++++ Information shown ++++
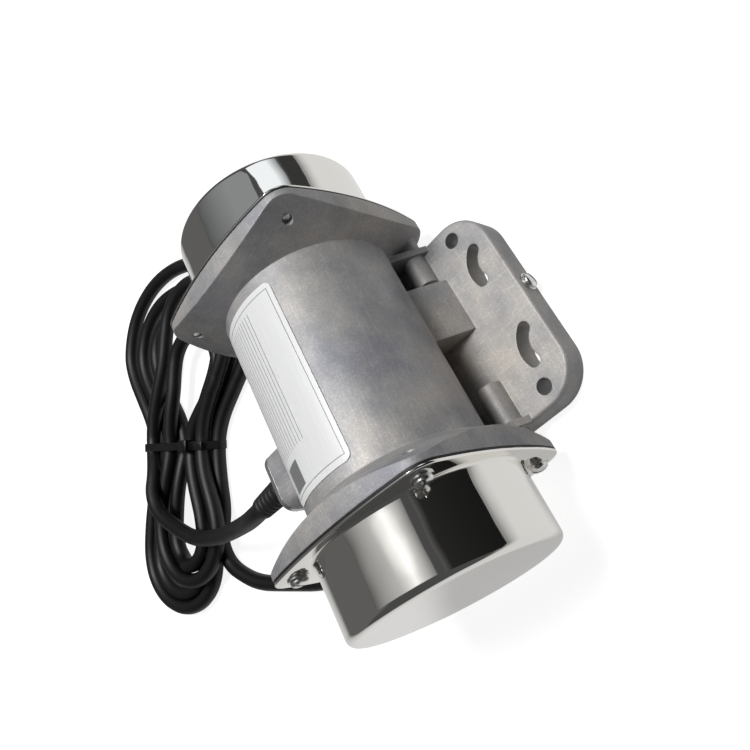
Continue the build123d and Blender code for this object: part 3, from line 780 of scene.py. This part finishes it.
def strap_block(low_corner, high_corner, inset):
    """A block with chamfered edges, in the strap's directions: along the hank, across, up."""
    (u_low, s_low, z_low), (u_high, s_high, z_high) = low_corner, high_corner
    c = inset * 0.6
    rings = []
    for z, cut in ((z_low, inset), (z_low + inset, 0), (z_high - inset, 0), (z_high, inset)):
        u0, s0, u1, s1 = u_low + cut, s_low + cut, u_high - cut, s_high - cut
        ring = [
            (u0 + c, s0), (u1 - c, s0), (u1, s0 + c), (u1, s1 - c),
            (u1 - c, s1), (u0 + c, s1), (u0, s1 - c), (u0, s0 + c),
        ]
        rings.append([mm(*hank_point(u, s, z)) for u, s in ring])
    return rings_mesh(rings)


strap_lock = strap_block((-3.4, 14.5, 14.6), (3.4, 21.5, 19.2), 0.5)
strap_tail = strap_block((-2.4, 20.5, 15.6), (2.4, 33.0, 16.7), 0.3)
strap = new_mesh("tie_strap", *joined((strap_band, strap_lock, strap_tail)), looks["tie_plastic"])
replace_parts(strap, "cable_tie")

# Cores fanned out past the cut end of the sheath: colour, then the core's place across the
# cord and up, and how far it fans out
cores = {
    "brown": ((0.13, 0.045, 0.02), -1, 1, -1.5),
    "blue": ((0.02, 0.07, 0.26), -1, -1, -0.5),
    "grey": (grey(0.20), 1, -1, 0.5),
    "green": ((0.05, 0.20, 0.04), 1, 1, 1.5),
}
core_spread, core_sunk, core_length, core_fan = 1.5, 2, 22, 5
core_radius, core_rest, bare_radius, bare_length = 1.15, 1.4, 0.75, 5
tail_end = Vector(tail_route[-1])
tail_run = (tail_end - Vector(tail_route[-2])).normalized()
tail_side = Vector((-tail_run.y, tail_run.x, 0))
core_pieces = []
for name, (colour, across, rise, fan) in cores.items():
    root = tail_end - tail_run * core_sunk + tail_side * across * core_spread
    root.z += rise * core_spread
    bends = [root]
    for share in (0.3, 0.6, 1.0):
        spot = root + tail_run * core_length * share + tail_side * fan * core_fan * share**1.4
        spot.z = root.z + (core_rest - root.z) * min(1, share * 1.5)
        bends.append(spot)
    core = spline_curve(f"core_{name}", bends, core_radius, rubber(f"core_{name}", colour, 0.4))
    tip = bends[-1]
    end_run = (tip - bends[-2]).normalized()
    bare_route = [tip - end_run, tip + end_run * 2, tip + end_run * bare_length]
    bare = spline_curve(f"strands_{name}", bare_route, bare_radius, looks["conductor"])
    for piece, slot_name in ((core, "wire_insulation"), (bare, "conductor")):
        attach(piece, "housing")
        core_pieces.append(piece)
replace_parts(core_pieces[0], "cord_cores")

# Floor. The camera sees it as white all over: its glow makes up for the lamp's light as that
# falls off. Mirrors see a soft band of light on it, which runs along the shaft's direction
# under the object. The band's stops count across it, from y = -1 m (0) to y = 1 m (1).
lamp_spot = (-0.35, 0.17, 1.38)
lamp_reach, near_glow, far_glow = 1.6, 0.86, 1.0
band_level = 0.44
floor_half, floor_drop = 6, 0.0002
floor_mesh = bpy.data.meshes.new("floor")
floor_mesh.from_pydata(
    [(x * floor_half, y * floor_half, 0) for x, y in ((-1, -1), (1, -1), (1, 1), (-1, 1))],
    [],
    [(0, 1, 2, 3)],
)
floor = placed("floor", floor_mesh)
floor.location.z = -floor_drop
ground = Shader("floor", grey(0.36), roughness=0.9, Emission_Color=(*WHITE, 1))
seen = ground.node("ShaderNodeLightPath").outputs
from_lamp = ground.node("ShaderNodeVectorMath", operation="DISTANCE")
from_lamp.inputs[1].default_value = (*lamp_spot[:2], 0)
ground.link(ground.place, from_lamp.inputs[0])
camera_level = ground.ranged(
    from_lamp.outputs["Value"], (0, lamp_reach), (near_glow, far_glow), "SMOOTHSTEP"
)
split = ground.node("ShaderNodeSeparateXYZ")
ground.link(ground.place, split.inputs[0])
band = ground.ramp(
    ground.ranged(split.outputs["Y"], (-1, 1), (0, 1)),
    (0.2, grey(0)),
    (0.45, grey(band_level)),
    (0.58, grey(band_level)),
    (0.66, grey(0)),
)
by_mirrors = ground.maths("MAXIMUM", seen["Is Glossy Ray"], seen["Is Transmission Ray"])
band_seen = ground.maths("MULTIPLY", by_mirrors, band)
glow = ground.maths("MULTIPLY_ADD", seen["Is Camera Ray"], camera_level, band_seen)
ground.link(glow, ground.main.inputs["Emission Strength"])
floor_mesh.materials.append(ground.material)

# Surround: white for the camera, dim for the object
world = bpy.data.worlds.new("studio")
scene.world = world
world.use_nodes = True
sky = NodeTree(world.node_tree)
by_camera = sky.node("ShaderNodeLightPath").outputs["Is Camera Ray"]
sky_colour = sky.mixed((0.07, 0.0715, 0.074), WHITE, by_camera)
sky.link(sky_colour, world.node_tree.nodes["Background"].inputs["Color"])

# One soft lamp over the object
lamp_data = bpy.data.lights.new("key", "AREA")
lamp_data.shape = "RECTANGLE"
lamp_data.size = 0.5
lamp_data.size_y = 0.5
lamp_data.energy = 16.0
lamp = placed("key", lamp_data)
lamp.location = lamp_spot
lamp.rotation_mode = "QUATERNION"
lamp.rotation_quaternion = (Vector((0, 0, 0.05)) - Vector(lamp_spot)).to_track_quat("-Z", "Y")


def stage_card(name, centre, across, up, levels, colour=WHITE, only_gloss=True):
    """A flat glowing card round the set, not seen by the camera.

    Its sides lie across and up from its centre. The levels are (share of the height, strength)
    from its lower to its upper edge.
    """
    centre, across, up = Vector(centre), Vector(across), Vector(up)
    around = ((-1, -1), (1, -1), (1, 1), (-1, 1))
    mesh = bpy.data.meshes.new(name)
    mesh.from_pydata([tuple(centre + across * x + up * y) for x, y in around], [], [(0, 1, 2, 3)])
    card_map = mesh.uv_layers.new(name="card")
    for loop, (x, y) in zip(card_map.data, around):
        loop.uv = ((x + 1) / 2, (y + 1) / 2)
    material = bpy.data.materials.new(name)
    material.use_nodes = True
    look = NodeTree(material.node_tree)
    look.tree.nodes.clear()
    split = look.node("ShaderNodeSeparateXYZ")
    look.link(look.node("ShaderNodeUVMap").outputs["UV"], split.inputs[0])
    top = max(strength for _, strength in levels)
    stops = [(share, tuple(c * strength / top for c in colour)) for share, strength in levels]
    glow = look.node("ShaderNodeEmission")
    glow.inputs["Strength"].default_value = top
    look.link(look.ramp(split.outputs["Y"], *stops), glow.inputs["Color"])
    look.link(glow.outputs[0], look.node("ShaderNodeOutputMaterial").inputs["Surface"])
    mesh.materials.append(material)
    card = placed(name, mesh)
    card.visible_camera = False
    card.visible_shadow = False
    card.visible_diffuse = not only_gloss


cool = (0.9, 0.95, 1.0)
stage_card(
    "far_ceiling",
    centre=(-1.27, 0.0, 1.30), across=(0.36, 0, 0), up=(0, 1.0, 0),
    levels=[(0, 0.1), (0.6, 0.3), (1, 0.3)],
    colour=cool,
)
stage_card(
    "ceiling",
    centre=(-0.20, -0.15, 1.30), across=(0.36, 0, 0), up=(0, 0.85, 0),
    levels=[(0, 0.1), (0.5, 0.5), (0.7, 1.0), (1, 0.2)],
)
stage_card(
    "dark_front",
    centre=(0.05, 0.38, 0.28), across=(0.26, 0, 0), up=(0, 0, 0.28),
    levels=[(0, 0.01), (0.8, 0.02), (1, 0.1)],
    only_gloss=False,
)
stage_card(
    "dark_low",
    centre=(-0.36, 0.38, 0.06), across=(0.15, 0, 0), up=(0, 0, 0.06),
    levels=[(0, 0.04), (1, 0.04)],
)
stage_card(
    "grey_back",
    centre=(-0.6, -1.0, 1.15), across=(1.4, 0, 0), up=(0, 0, 1.12),
    levels=[(0, 0.12), (1, 0.12)],
)
stage_card(
    "far_light",
    centre=(-0.72, 0.72, 0.48), across=(0.26, 0.20, 0), up=(-0.10, 0.10, 0.30),
    levels=[(0, 0.3), (0.25, 1.1), (1, 1.1)],
    colour=cool,
)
++++
__Directions for this task__: Everything from the first line of the material through the line containing "return rings_mesh(rings)" is to be printed exactly; lines after that are to be left out.

__Final answer__:
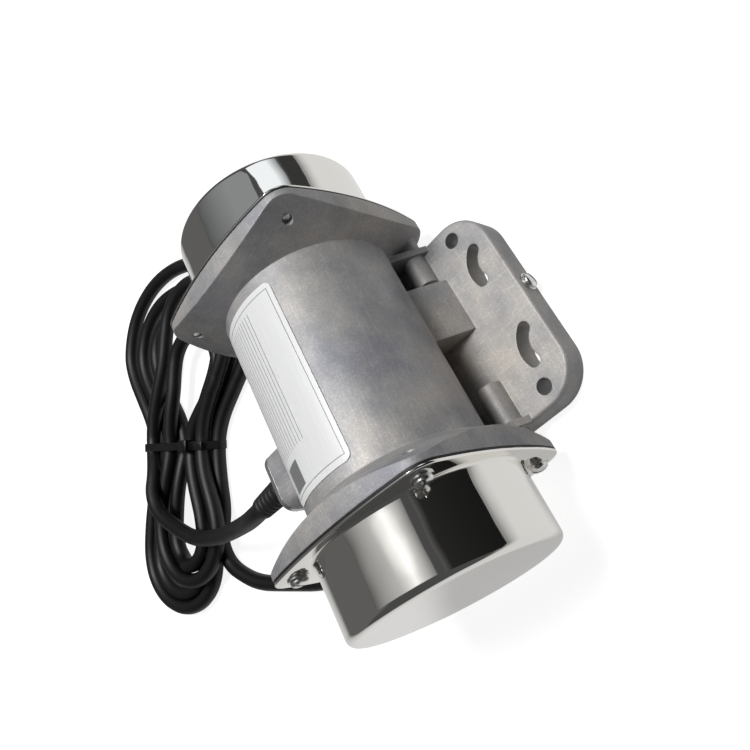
Continue the build123d and Blender code for this object: part 3, from line 780 of scene.py. This part finishes it.
def strap_block(low_corner, high_corner, inset):
    """A block with chamfered edges, in the strap's directions: along the hank, across, up."""
    (u_low, s_low, z_low), (u_high, s_high, z_high) = low_corner, high_corner
    c = inset * 0.6
    rings = []
    for z, cut in ((z_low, inset), (z_low + inset, 0), (z_high - inset, 0), (z_high, inset)):
        u0, s0, u1, s1 = u_low + cut, s_low + cut, u_high - cut, s_high - cut
        ring = [
            (u0 + c, s0), (u1 - c, s0), (u1, s0 + c), (u1, s1 - c),
            (u1 - c, s1), (u0 + c, s1), (u0, s1 - c), (u0, s0 + c),
        ]
        rings.append([mm(*hank_point(u, s, z)) for u, s in ring])
    return rings_mesh(rings)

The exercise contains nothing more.